Having access to Uncle Roger online sounds like a good solution to the problem of shipping a vintage computer across the U.S. and risking a rare work of electronic literature, but let’s step back for a moment and think about the qualities that may be lost if I blithely show Version 2.0 on any Apple IIE or Version 3.0 on a contemporary computer without thinking critically in advance about my choices.
Uncle Roger centers on the semi-conductor chip industry of Silicon Valley of the 1980s, a time in which floppy disks and an Apple IIE computer with its black screen and green dot matrix type were familiar technologies. This particular computer is one of the most robust that Apple ever produced, lasting 11 years on the market. When Judy began posting Uncle Roger on the WELL, the computer was only three years old. In fact, Judy wrote Uncle Roger on a version of the Apple IIE that constrained her lines to 50 characters, resulting in a narrative poem and Judy finding herself a narrative poet. Later iterations of the computer cause the lines to wrap in ways Judy did not plan for them to, but Version 3.0 running on a contemporary computer keeps the line lengths in tact. What is lost in moving to the newer version, however, is the look and feel of the period––the cultural context of the work itself. On the circa 1988 Apple monitor, the aesthetic of computer and story design meet seamlessly, the time-stamp of the work’s technology making sense in the context of the material presence of the computer. Thus, when I showed Uncle Roger at the Pathfinders exhibit at the MLA where over 5000 literary scholars convene, I needed to be aware that I am doing more than showing content of a work––I was also providing a context for understanding and interpreting the work.
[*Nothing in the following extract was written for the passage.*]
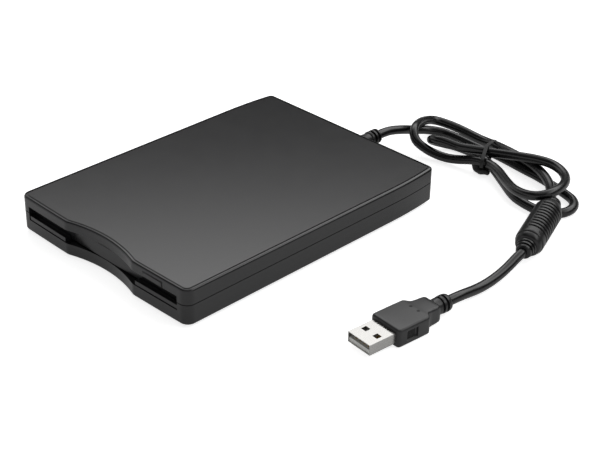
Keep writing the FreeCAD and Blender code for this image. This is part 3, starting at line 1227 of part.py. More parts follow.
def make_ferrite_cover():
    """The moulded sleeve: a domed barrel, ribbed on one side, with ringed collars at its ends."""
    body = new_body("ferrite_cover")
    collar = [
        ("ferrite_collar_radius", "0"), ("ferrite_collar_radius", "1.1"),
        ("ferrite_collar_radius - 0.4", "1.1"), ("ferrite_collar_radius - 0.4", "1.6"),
        ("ferrite_collar_radius + 0.4", "1.6"), ("ferrite_collar_radius + 0.4", "2.7"),
        ("ferrite_collar_radius", "2.7"), ("ferrite_collar_radius", "3.2"),
        ("ferrite_collar_radius + 0.8", "3.2"), ("ferrite_collar_radius + 0.8", "4.2"),
        ("ferrite_collar_radius + 0.4", "4.2"), ("ferrite_collar_radius + 0.4", "ferrite_collar_length"),
    ]
    dome = [
        (f"ferrite_radius - {dip}", f"ferrite_collar_length + {part} * ferrite_shoulder")
        for dip, part in ((1.5, 0), (0.9, 0.08), (0.5, 0.25), (0.15, 0.6), (0, 1))
    ]
    near = collar + dome
    far = [(radius, f"ferrite_length - ({y})") for radius, y in reversed(near)]
    turned(body, near + far)
    for rib in range(7):
        y = f"(ferrite_rib_start + {rib} * ferrite_rib_pitch)"
        ring = "(ferrite_radius - ferrite_rib)"
        sketch = new_sketch(body, "Y", ("0", "0", f"-{y}"))
        draw_outline(sketch, [
            (ring, "0", (ring, True)), ("0", ring, None), ("0", "2 * ferrite_radius", None),
            ("2 * ferrite_radius", "2 * ferrite_radius", None), ("2 * ferrite_radius", "0", None),
        ])
        pocket(body, sketch, "ferrite_rib_width")
    cut_rod(body, "Y", "ferrite_core_radius + 0.05", "ferrite_core_length + 0.1",
            ("0", "(ferrite_length - ferrite_core_length - 0.1) / 2", "0"))
    cut_rod(body, "Y", f"{CORD_RADIUS} + 0.05", "ferrite_length + 1", ("0", "-0.5", "0"))
    lay_down(body, FERRITE_TURN, ferrite_point(0), "ferrite_end_height", FERRITE_PITCH)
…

Additionally, as a curator I am taxed with highlighting the unique features of Uncle Roger, such as its interactivity and ability to compel audience participation. In fact, the work may very well be one of the first social media narratives, presaging twitterature and other familiar contemporary forms today. With Version 1.0 Judy posted one to two lexias every day, in serial style, to friends on the Art Com Electronic Network (ACEN) who, then responded by chatting with her about the story and riffing off to other topics. “Great stuff, Judy,” one reader wrote on December 2, “the ideas and the content are both up to ridiculously high standards. Thanks for the fresh air.” Another: “What jacket are you wearing?” (Malloy, Art Com Electronic Network). Without this social invention into the work, it means that readers of both Versions 2.0 and 3.0 miss a crucial feature of the work found in Version 1.0.
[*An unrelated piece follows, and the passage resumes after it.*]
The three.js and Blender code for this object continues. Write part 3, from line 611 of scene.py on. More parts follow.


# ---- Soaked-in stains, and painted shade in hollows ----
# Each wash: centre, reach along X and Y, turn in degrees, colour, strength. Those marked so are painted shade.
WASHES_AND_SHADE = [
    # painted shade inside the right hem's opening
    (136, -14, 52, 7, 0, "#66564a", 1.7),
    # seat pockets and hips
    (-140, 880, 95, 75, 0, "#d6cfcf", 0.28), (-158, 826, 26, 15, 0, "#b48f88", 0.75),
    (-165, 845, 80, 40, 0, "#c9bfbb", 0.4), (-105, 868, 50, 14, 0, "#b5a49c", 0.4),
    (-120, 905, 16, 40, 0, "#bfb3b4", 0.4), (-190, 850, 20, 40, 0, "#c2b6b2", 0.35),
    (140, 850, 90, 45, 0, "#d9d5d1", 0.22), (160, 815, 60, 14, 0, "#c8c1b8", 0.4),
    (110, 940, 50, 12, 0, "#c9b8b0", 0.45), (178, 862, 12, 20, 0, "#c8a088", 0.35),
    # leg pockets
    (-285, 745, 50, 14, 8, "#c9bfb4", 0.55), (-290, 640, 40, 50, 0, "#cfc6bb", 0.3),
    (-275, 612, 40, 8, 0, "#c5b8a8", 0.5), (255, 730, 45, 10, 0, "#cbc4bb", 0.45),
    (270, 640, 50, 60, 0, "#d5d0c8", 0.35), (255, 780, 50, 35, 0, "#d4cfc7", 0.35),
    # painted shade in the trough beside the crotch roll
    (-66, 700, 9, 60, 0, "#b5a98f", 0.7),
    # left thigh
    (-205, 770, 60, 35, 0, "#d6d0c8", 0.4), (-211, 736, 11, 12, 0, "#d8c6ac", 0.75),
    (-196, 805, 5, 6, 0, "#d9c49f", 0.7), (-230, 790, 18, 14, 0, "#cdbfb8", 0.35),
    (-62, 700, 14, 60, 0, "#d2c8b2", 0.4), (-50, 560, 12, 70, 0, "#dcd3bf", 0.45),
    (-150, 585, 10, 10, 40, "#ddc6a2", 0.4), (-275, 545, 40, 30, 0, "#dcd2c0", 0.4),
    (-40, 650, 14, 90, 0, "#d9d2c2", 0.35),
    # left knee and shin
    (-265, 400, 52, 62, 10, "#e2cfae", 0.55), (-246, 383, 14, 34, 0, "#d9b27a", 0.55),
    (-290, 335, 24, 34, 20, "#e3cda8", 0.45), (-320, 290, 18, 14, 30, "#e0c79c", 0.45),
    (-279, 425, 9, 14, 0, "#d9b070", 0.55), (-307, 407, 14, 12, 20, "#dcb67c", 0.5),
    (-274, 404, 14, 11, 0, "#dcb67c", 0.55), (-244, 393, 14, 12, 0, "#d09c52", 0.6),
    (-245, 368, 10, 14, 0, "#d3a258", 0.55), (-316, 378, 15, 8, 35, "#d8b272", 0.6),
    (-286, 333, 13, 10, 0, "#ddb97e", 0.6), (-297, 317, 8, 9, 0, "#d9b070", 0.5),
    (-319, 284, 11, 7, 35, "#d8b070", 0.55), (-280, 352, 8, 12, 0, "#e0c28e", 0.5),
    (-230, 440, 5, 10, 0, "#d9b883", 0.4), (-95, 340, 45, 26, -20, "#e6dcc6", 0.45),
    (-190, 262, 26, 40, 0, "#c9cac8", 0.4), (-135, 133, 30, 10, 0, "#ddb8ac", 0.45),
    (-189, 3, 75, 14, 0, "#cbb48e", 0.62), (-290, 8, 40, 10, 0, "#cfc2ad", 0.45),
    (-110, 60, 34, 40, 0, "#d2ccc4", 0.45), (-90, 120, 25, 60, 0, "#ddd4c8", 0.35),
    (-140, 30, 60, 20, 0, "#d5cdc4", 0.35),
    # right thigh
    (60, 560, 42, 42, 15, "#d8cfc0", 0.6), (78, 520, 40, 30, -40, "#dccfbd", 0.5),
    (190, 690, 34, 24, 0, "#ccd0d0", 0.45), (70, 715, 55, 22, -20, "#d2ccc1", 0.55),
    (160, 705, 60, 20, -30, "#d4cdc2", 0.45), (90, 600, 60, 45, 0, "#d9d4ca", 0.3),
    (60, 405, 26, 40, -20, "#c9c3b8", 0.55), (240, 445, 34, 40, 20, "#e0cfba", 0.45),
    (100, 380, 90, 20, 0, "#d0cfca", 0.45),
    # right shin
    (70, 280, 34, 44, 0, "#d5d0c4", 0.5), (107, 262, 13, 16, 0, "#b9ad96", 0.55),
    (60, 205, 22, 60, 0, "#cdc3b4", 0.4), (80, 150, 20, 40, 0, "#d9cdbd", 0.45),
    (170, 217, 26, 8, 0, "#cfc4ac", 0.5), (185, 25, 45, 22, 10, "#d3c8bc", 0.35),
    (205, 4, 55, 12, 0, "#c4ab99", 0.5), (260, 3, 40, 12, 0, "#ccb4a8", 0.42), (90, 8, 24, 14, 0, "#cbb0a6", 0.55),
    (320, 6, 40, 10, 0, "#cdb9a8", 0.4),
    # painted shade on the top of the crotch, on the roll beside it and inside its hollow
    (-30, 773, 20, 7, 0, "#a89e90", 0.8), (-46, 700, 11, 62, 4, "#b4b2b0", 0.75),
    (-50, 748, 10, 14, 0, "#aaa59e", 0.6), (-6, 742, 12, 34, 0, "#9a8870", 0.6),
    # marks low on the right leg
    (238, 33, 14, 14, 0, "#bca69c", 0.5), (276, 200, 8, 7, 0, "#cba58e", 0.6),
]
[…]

Translation theory holds that translation is ultimately a betrayal of the text by the translator. Tautologically speaking, the best we can do to bring a work to a reader is just our best (Weaver 119). So, for the Pathfinders exhibit, I carted my Apple IIE computer to Chicago since it wraps Judy’s text properly and, so, provides a better cultural context for the work than the MacMinis or iMacs I generally use for exhibits do. Unfortunately, all vintage computers were broken in transit. So, the videos of the traversals displayed on tablets provided the only content I could show at the exhibit––along with the "cracked Macs."
 A more complete history of Uncle Roger can be found at Judy Malloy’s Authoring Software, http://www.well.com/user/jmalloy/uncleroger/uncle_readme.html.
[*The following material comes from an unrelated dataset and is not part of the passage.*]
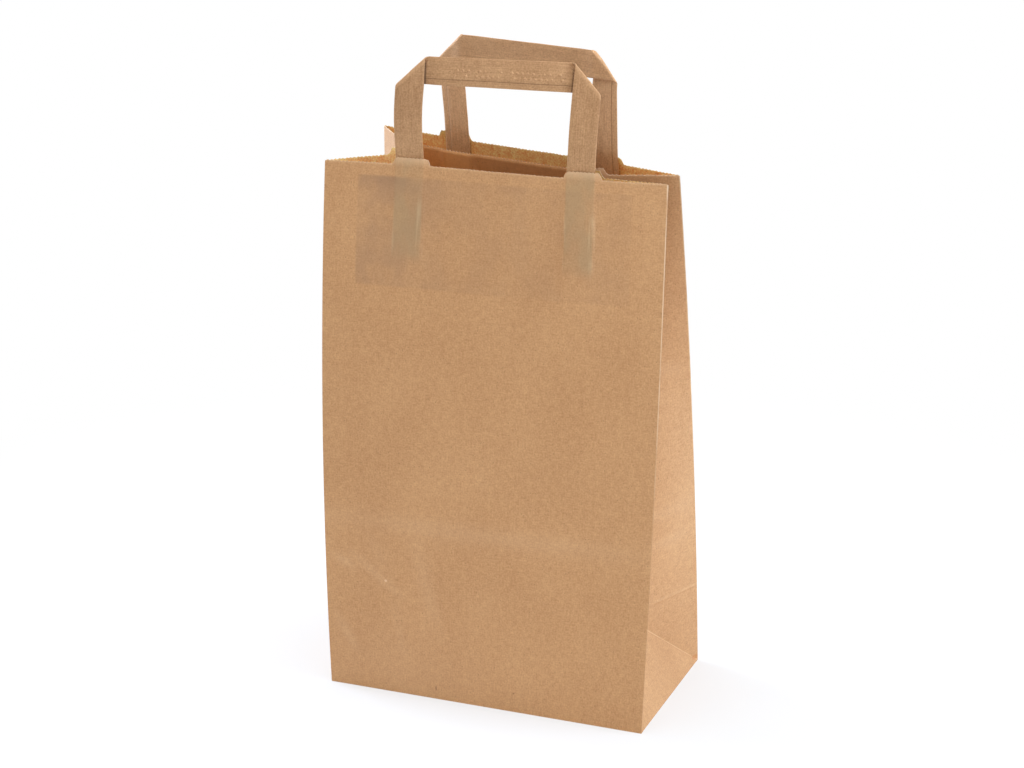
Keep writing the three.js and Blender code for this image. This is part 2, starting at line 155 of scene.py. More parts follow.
@dataclass(frozen=True)
class BagShape:
    """The surface that the sheet, the tapes and the patches all follow."""

    width: float = 220 * MM
    depth: float = 120 * MM
    height: float = 360 * MM
    paper: float = 0.3 * MM
    tooth_pitch: float = 2.5 * MM
    tooth_depth: float = 0.9 * MM
    crease_inset: float = 31 * MM
    crease_left: float = 37 * MM
    crease_right: float = -1 * MM
    gusset_bulge: float = 7 * MM
    panel_bulge: float = 2.5 * MM
    rim_bow: float = 2 * MM
    leg_spacing: float = 112 * MM
    tab_base: float = 24.5 * MM
    tab_top: float = 21 * MM
    tab_height: float = 4.4 * MM
    handle_height: float = 71 * MM
    handle_bend: float = 0.2
    leg_bow: float = 2 * MM
    gap: float = 0.4 * MM
    tape_width: float = 18.2 * MM
    tape_thickness: float = 0.6 * MM
    leg_tuck: float = 62 * MM
    patch_width: float = 178 * MM
    patch_top: float = 8.5 * MM
    patch_bottom: float = 80 * MM
    front: Wall = Wall(
        Side.FRONT,
        setback_left=20.7 * MM,
        setback_right=61 * MM,
        sway=-7.5 * MM,
        bulge_left=(-3 * MM, -3 * MM),
        bulge_right=(1.5 * MM, 0.0),
        lean_left=8 * MM,
        lean_right=-9 * MM,
        handle_sway=0.5 * MM,
        tab_shift=1.4 * MM,
        leg_curve=-1.2 * MM,
    )
    rear: Wall = Wall(
        Side.REAR,
        setback_left=11 * MM,
        setback_right=45 * MM,
        sway=-4.3 * MM,
        bulge_left=(-3 * MM, 3 * MM),
        bulge_right=(0.0, 8 * MM),
        lean_left=11 * MM,
        lean_right=24 * MM,
        handle_sway=-4 * MM,
        foot_left=4.2 * MM,
        foot_right=1.3 * MM,
        tab_shift=2.0 * MM,
        bar_reach=3.4 * MM,
    )

    @property
    def half_width(self) -> float:
        """Returns half the base's width."""
        return self.width / 2

    @property
    def half_depth(self) -> float:
        """Returns half the base's depth."""
        return self.depth / 2

    @property
    def apex_share(self) -> float:
        """Returns the share of the height at which the base's diagonal folds meet."""
        return self.half_depth / self.height

    @property
    def apex_height(self) -> float:
        """Returns the height of the gusset crease's low end above the floor."""
        return math.sqrt(self.half_depth**2 - self.crease_inset**2)

    def walls(self) -> tuple[Wall, Wall]:
        """Returns the front and the rear wall."""
        return self.front, self.rear

    def edge(self, wall: Wall, side: Side, s: Array) -> Array:
        """Points of one upright edge.

        Args:
            wall: The panel that the edge bounds.
            side: LEFT or RIGHT.
            s: Shares of the way from the base to the rim.

        Returns:
            An array of points with one more axis than s.
        """
        s = np.asarray(s, float)[..., None]
        slant = (wall.setback_right - wall.setback_left) / 2
        half_span = math.sqrt(self.half_width**2 - slant**2)
        setback = wall.setback_left if side is Side.LEFT else wall.setback_right
        bulge = wall.bulge_left if side is Side.LEFT else wall.bulge_right
        base = np.array([side.sign * self.half_width, wall.side.sign * self.half_depth, 0.0])
        rim_x = wall.sway + side.sign * half_span
        rise = math.sqrt(self.height**2 - setback**2 - (rim_x - base[0]) ** 2)
        rim = np.array([rim_x, base[1] - wall.side.sign * setback, rise])
        return base + (rim - base) * s + np.array([*bulge, 0.0]) * 4 * s * (1 - s)

    def panel(self, wall: Wall, u: Array, s: Array) -> Array:
        """Points of a panel's middle surface.

        Args:
            wall: The panel.
            u: Shares of the width, from left to right.
            s: Shares of the height, from base to rim.

        Returns:
            An array of points with one more axis than u.
        """
        u, s = np.broadcast_arrays(np.asarray(u, float), np.asarray(s, float))
        left = self.edge(wall, Side.LEFT, s)
        right = self.edge(wall, Side.RIGHT, s)
        point = left + (right - left) * u[..., None]
        body = self.panel_bulge * np.sin(np.pi * u) * 4 * s * (1 - s)
        rim = self.rim_bow * np.sin(2 * np.pi * u) * smooth(s, 0.6, 1.0)
        point[..., 1] += wall.side.sign * (body - rim)
        return point

    def crease(self, wall: Wall, side: Side, s: Array) -> Array:
        """Points of a gusset's crease, and of the diagonal fold below its low end.

        Args:
            wall: The wall whose gusset half ends there.
            side: LEFT or RIGHT.
            s: Shares of the height.

        Returns:
            An array of points with one more axis than s.
        """
        s = np.asarray(s, float)[..., None]
        low = self.edge(wall, side, np.zeros(()))
        apex = np.array([side.sign * (self.half_width - self.crease_inset), 0.0, self.apex_height])
        corner = self.edge(self.front, side, np.ones(()))
        setback = self.crease_left if side is Side.LEFT else self.crease_right
        reach = math.sqrt(self.half_depth**2 - setback**2)
        top = np.array([corner[0] - side.sign * reach, corner[1] + setback, corner[2]])
        below = low + (apex - low) * (s / self.apex_share)
        above = apex + (top - apex) * ((s - self.apex_share) / (1 - self.apex_share))
        return np.where(s <= self.apex_share, below, above)

    def gusset(self, wall: Wall, side: Side, v: Array, s: Array) -> Array:
        """Points of one half of a gusset.

        Args:
            wall: The wall that the half hangs on.
            side: LEFT or RIGHT.
            v: Shares of the way from the upright edge to the crease.
            s: Shares of the height.

        Returns:
            An array of points with one more axis than v.
        """
        v, s = np.broadcast_arrays(np.asarray(v, float), np.asarray(s, float))
        edge = self.edge(wall, side, s)
        crease = self.crease(wall, side, s)
        out = self.gusset_normal(wall, side, s)
        grown = smooth(s, self.apex_share, 0.4)
        faded = smooth(s, 0.49, 0.67)
        most = self.gusset_bulge if wall.side is Side.REAR else 0.0
        bulge = most * grown * (1 - faded) * np.sin(np.pi * v)
        return edge + (crease - edge) * v[..., None] + out * bulge[..., None]

    def gusset_normal(self, wall: Wall, side: Side, s: Array) -> Array:
        """Level directions square to a gusset half, pointing away from the bag."""
        along = (self.crease(wall, side, s) - self.edge(wall, side, s)) * -wall.side.sign
        out = np.cross(along, np.array([0.0, 0.0, 1.0]))
        out[..., 2] = 0.0
        return unit(out) * side.sign

    def tab_rise(self, across: Array, shift: float = 0.0) -> Array:
        """Heights of the cut above the rim line, at distances from the panel's middle."""
        away = np.abs(np.abs(across - shift) - self.leg_spacing / 2)
        ramp = (self.tab_base - self.tab_top) / 2
        return self.tab_height * np.clip((self.tab_base / 2 - away) / ramp, 0.0, 1.0)

    def carried(self, wall: Wall, across: Array, rise: Array) -> Array:
        """Points of a panel's surface, carried on past the rim along its handle.

        Args:
            wall: The panel.
            across: Distances from the panel's middle.
            rise: Distances above the rim line, negative below it.

        Returns:
            An array of points with one more axis than across.
        """
        across, rise = np.broadcast_arrays(np.asarray(across, float), np.asarray(rise, float))
        u = 0.5 + across / self.width
        on_panel = self.panel(wall, u, 1 + np.minimum(rise, 0.0) / self.height)
        step = 1e-3
        climb = unit(self.panel(wall, u, np.ones_like(u)) - self.panel(wall, u, u * 0 + 1 - step))
        above = np.maximum(rise, 0.0)
        share = np.maximum(rise - self.tab_height, 0.0) / (self.handle_height - self.tab_height)
        turned = share**2 * (1 + self.handle_bend) / (share + self.handle_bend)
        lean_share = np.clip(0.5 + across / self.leg_spacing, 0.0, 1.0)
        lean = wall.lean_left + (wall.lean_right - wall.lean_left) * lean_share
        bow = 4 * turned * (1 - share) * self.leg_bow
        point = on_panel + climb * above[..., None]
        point[..., 0] += wall.handle_sway * turned
        point[..., 1] += wall.side.sign * (lean * turned + bow)
        return point

    def layer(self, wall: Wall, across: Array, rise: Array, out: Array) -> Array:
        """Points that stand off the carried surface, measured square to it.

        Args:
            wall: The panel.
            across: Distances from the panel's middle.
            rise: Distances above the rim line.
            out: Distances off the surface, positive away from the bag.

        Returns:
            An array of points with one more axis than across.
        """
        across, rise, out = np.broadcast_arrays(
            np.asarray(across, float), np.asarray(rise, float), np.asarray(out, float)
        )
        step = 0.5 * MM
        point = self.carried(wall, across, rise)
        climb = point - self.carried(wall, across, rise - step)
        right = self.carried(wall, across + step, rise)
        left = self.carried(wall, across - step, rise)
        normal = unit(np.cross(right - left, climb)) * -wall.side.sign
        return point + normal * out[..., None]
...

Weaver, William. "The Process of Translation." The Craft of Translation. Eds. John Biguenet and Reiner Schulte. Chicago, IL: The University of Chicago Press, 1989.
Burdick, Anne, Johanna Drucker, Peter Lunenfeld, Todd Presner, and Jeffrey Schnapp. Digital_Humanities. Cambridge, MA: The MIT Press, 2013.
Grigar, Dene and Stuart Moulthrop. Pathfinders: 25 Years of Experimental Literary Art. 15 Sept. 2013. http://dtc wsuv.org/wp/pathfinders/exhibit.
Malloy, Judy. “Interview for Pathfinders.” Dene Grigar and Stuart Moulthrop. 8 Sept. 2013.
—. Uncle Roger. ArtCom Electronic Network. 1987.
Paul, Christiane. “The Myth of Immateriality: Presenting and Preserving New Media.” MediaArtHistories Ed. Oliver Grau. Cambridge, MA: The MIT Press, 2007. 251-274.